Data>
= = =

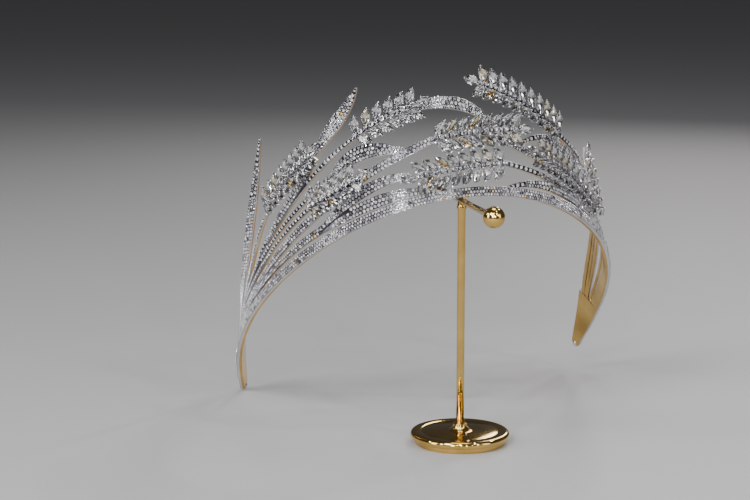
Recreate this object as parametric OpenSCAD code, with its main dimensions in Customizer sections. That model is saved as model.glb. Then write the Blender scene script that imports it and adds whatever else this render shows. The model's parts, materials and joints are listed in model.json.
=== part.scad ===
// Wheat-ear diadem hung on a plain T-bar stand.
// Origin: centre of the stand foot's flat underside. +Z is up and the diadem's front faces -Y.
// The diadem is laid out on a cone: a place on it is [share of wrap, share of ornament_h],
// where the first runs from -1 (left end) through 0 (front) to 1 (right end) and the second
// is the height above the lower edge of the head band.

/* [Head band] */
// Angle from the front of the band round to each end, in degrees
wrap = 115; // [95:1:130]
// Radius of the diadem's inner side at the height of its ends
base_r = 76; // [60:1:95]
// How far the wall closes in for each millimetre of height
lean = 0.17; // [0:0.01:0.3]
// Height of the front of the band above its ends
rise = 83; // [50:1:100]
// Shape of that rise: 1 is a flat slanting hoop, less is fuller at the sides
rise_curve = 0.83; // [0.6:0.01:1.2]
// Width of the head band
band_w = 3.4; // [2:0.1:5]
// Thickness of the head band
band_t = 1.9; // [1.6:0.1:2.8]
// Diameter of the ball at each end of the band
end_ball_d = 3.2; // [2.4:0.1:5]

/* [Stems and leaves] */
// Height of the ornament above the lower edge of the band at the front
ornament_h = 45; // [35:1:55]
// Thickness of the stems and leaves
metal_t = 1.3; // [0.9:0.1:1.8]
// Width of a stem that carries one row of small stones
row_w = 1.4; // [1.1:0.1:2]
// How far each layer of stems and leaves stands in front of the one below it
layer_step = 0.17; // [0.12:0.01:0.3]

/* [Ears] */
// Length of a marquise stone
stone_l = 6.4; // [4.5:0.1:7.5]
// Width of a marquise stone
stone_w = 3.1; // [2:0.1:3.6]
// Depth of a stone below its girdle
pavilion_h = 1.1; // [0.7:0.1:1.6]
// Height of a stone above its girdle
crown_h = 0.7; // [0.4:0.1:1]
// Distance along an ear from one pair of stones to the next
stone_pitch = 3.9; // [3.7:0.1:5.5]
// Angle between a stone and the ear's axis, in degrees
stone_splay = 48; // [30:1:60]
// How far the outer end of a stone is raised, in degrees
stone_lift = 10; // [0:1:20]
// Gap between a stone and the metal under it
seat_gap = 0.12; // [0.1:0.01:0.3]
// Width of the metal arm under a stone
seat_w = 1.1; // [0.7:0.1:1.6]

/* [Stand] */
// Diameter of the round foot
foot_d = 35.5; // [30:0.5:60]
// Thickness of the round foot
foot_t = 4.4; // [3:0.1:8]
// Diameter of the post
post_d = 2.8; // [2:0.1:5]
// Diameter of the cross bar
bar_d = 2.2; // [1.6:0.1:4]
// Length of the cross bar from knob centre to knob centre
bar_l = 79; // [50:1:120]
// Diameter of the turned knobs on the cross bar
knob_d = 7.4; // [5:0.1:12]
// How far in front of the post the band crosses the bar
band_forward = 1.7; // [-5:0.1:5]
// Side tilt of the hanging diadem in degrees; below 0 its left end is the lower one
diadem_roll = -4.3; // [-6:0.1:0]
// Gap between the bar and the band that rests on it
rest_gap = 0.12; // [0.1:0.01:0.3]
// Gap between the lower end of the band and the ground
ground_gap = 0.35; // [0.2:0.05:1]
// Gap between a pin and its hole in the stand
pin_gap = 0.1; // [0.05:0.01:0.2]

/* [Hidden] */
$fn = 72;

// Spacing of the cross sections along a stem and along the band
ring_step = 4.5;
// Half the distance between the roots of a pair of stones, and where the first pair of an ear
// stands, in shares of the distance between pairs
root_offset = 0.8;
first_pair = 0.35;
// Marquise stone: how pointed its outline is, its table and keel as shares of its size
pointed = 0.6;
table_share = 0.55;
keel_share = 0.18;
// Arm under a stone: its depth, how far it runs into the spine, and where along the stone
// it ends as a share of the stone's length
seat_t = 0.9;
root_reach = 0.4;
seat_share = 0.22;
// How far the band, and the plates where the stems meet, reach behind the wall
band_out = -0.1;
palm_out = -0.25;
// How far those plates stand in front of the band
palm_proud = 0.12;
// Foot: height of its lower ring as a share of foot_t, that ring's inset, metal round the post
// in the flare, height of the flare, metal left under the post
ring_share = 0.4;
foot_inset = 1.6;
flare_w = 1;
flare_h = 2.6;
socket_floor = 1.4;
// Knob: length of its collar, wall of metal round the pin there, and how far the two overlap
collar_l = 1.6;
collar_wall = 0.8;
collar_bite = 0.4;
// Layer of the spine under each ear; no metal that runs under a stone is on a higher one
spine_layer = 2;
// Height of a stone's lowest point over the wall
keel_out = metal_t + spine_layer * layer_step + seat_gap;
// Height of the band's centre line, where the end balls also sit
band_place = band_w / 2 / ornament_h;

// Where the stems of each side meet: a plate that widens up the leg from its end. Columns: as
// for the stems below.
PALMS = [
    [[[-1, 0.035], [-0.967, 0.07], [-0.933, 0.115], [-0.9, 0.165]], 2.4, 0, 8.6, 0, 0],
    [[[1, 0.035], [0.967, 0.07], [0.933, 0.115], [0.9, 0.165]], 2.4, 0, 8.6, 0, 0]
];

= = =

Problem> Copy every line of the listing where the word "that" appears.

Result below>
Recreate this object as parametric OpenSCAD code, with its main dimensions in Customizer sections. That model is saved as model.glb. Then write the Blender scene script that imports it and adds whatever else this render shows. The model's parts, materials and joints are listed in model.json.
// Shape of that rise: 1 is a flat slanting hoop, less is fuller at the sides
// Width of a stem that carries one row of small stones
// Gap between the bar and the band that rests on it
// Foot: height of its lower ring as a share of foot_t, that ring's inset, metal round the post
// Layer of the spine under each ear; no metal that runs under a stone is on a higher one
// Where the stems of each side meet: a plate that widens up the leg from its end. Columns: as